* [To do]: From the listing that follows, extract every line and set it down unaltered.

[Start of Data segment]

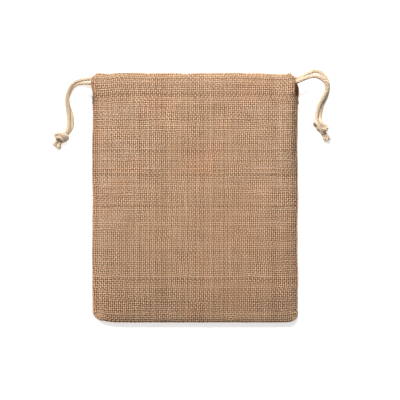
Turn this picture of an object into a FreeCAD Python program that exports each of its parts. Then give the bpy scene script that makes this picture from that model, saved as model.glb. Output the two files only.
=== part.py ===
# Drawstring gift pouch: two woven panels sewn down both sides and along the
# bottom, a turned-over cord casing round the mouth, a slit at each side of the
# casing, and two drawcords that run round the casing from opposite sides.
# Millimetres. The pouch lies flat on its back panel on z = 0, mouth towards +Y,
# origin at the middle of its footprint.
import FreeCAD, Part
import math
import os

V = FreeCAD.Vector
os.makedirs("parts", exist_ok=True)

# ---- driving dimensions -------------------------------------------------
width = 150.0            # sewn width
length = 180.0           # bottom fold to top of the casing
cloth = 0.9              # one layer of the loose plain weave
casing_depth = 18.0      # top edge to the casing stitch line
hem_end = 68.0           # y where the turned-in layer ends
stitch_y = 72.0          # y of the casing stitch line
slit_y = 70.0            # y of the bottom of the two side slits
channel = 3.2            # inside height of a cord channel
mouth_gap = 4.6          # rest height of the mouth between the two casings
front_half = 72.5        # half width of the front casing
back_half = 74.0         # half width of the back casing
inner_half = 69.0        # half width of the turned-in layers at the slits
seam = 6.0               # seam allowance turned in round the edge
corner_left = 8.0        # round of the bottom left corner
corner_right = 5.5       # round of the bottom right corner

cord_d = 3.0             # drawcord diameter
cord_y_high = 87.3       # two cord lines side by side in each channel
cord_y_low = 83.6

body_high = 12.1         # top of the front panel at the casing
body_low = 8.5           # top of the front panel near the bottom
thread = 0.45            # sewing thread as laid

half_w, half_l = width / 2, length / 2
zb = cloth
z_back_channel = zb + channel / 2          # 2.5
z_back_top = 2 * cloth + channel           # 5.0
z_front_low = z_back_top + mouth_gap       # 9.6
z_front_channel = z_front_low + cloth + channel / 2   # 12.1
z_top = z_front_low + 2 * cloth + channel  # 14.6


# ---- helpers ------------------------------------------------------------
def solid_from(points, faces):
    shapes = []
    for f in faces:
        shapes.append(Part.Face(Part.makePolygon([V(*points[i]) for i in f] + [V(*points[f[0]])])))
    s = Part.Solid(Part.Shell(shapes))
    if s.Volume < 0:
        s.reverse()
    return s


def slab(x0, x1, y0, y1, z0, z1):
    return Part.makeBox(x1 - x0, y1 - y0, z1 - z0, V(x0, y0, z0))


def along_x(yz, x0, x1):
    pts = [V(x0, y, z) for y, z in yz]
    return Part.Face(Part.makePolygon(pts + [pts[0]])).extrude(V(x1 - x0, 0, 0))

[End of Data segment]

* [Result for this exercise]:
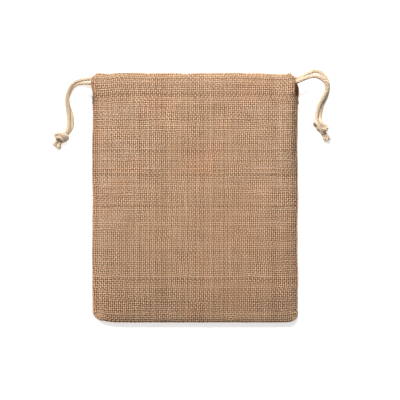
Turn this picture of an object into a FreeCAD Python program that exports each of its parts. Then give the bpy scene script that makes this picture from that model, saved as model.glb. Output the two files only.
=== part.py ===
# Drawstring gift pouch: two woven panels sewn down both sides and along the
# bottom, a turned-over cord casing round the mouth, a slit at each side of the
# casing, and two drawcords that run round the casing from opposite sides.
# Millimetres. The pouch lies flat on its back panel on z = 0, mouth towards +Y,
# origin at the middle of its footprint.
import FreeCAD, Part
import math
import os

V = FreeCAD.Vector
os.makedirs("parts", exist_ok=True)

# ---- driving dimensions -------------------------------------------------
width = 150.0            # sewn width
length = 180.0           # bottom fold to top of the casing
cloth = 0.9              # one layer of the loose plain weave
casing_depth = 18.0      # top edge to the casing stitch line
hem_end = 68.0           # y where the turned-in layer ends
stitch_y = 72.0          # y of the casing stitch line
slit_y = 70.0            # y of the bottom of the two side slits
channel = 3.2            # inside height of a cord channel
mouth_gap = 4.6          # rest height of the mouth between the two casings
front_half = 72.5        # half width of the front casing
back_half = 74.0         # half width of the back casing
inner_half = 69.0        # half width of the turned-in layers at the slits
seam = 6.0               # seam allowance turned in round the edge
corner_left = 8.0        # round of the bottom left corner
corner_right = 5.5       # round of the bottom right corner

cord_d = 3.0             # drawcord diameter
cord_y_high = 87.3       # two cord lines side by side in each channel
cord_y_low = 83.6

body_high = 12.1         # top of the front panel at the casing
body_low = 8.5           # top of the front panel near the bottom
thread = 0.45            # sewing thread as laid

half_w, half_l = width / 2, length / 2
zb = cloth
z_back_channel = zb + channel / 2          # 2.5
z_back_top = 2 * cloth + channel           # 5.0
z_front_low = z_back_top + mouth_gap       # 9.6
z_front_channel = z_front_low + cloth + channel / 2   # 12.1
z_top = z_front_low + 2 * cloth + channel  # 14.6


# ---- helpers ------------------------------------------------------------
def solid_from(points, faces):
    shapes = []
    for f in faces:
        shapes.append(Part.Face(Part.makePolygon([V(*points[i]) for i in f] + [V(*points[f[0]])])))
    s = Part.Solid(Part.Shell(shapes))
    if s.Volume < 0:
        s.reverse()
    return s


def slab(x0, x1, y0, y1, z0, z1):
    return Part.makeBox(x1 - x0, y1 - y0, z1 - z0, V(x0, y0, z0))


def along_x(yz, x0, x1):
    pts = [V(x0, y, z) for y, z in yz]
    return Part.Face(Part.makePolygon(pts + [pts[0]])).extrude(V(x1 - x0, 0, 0))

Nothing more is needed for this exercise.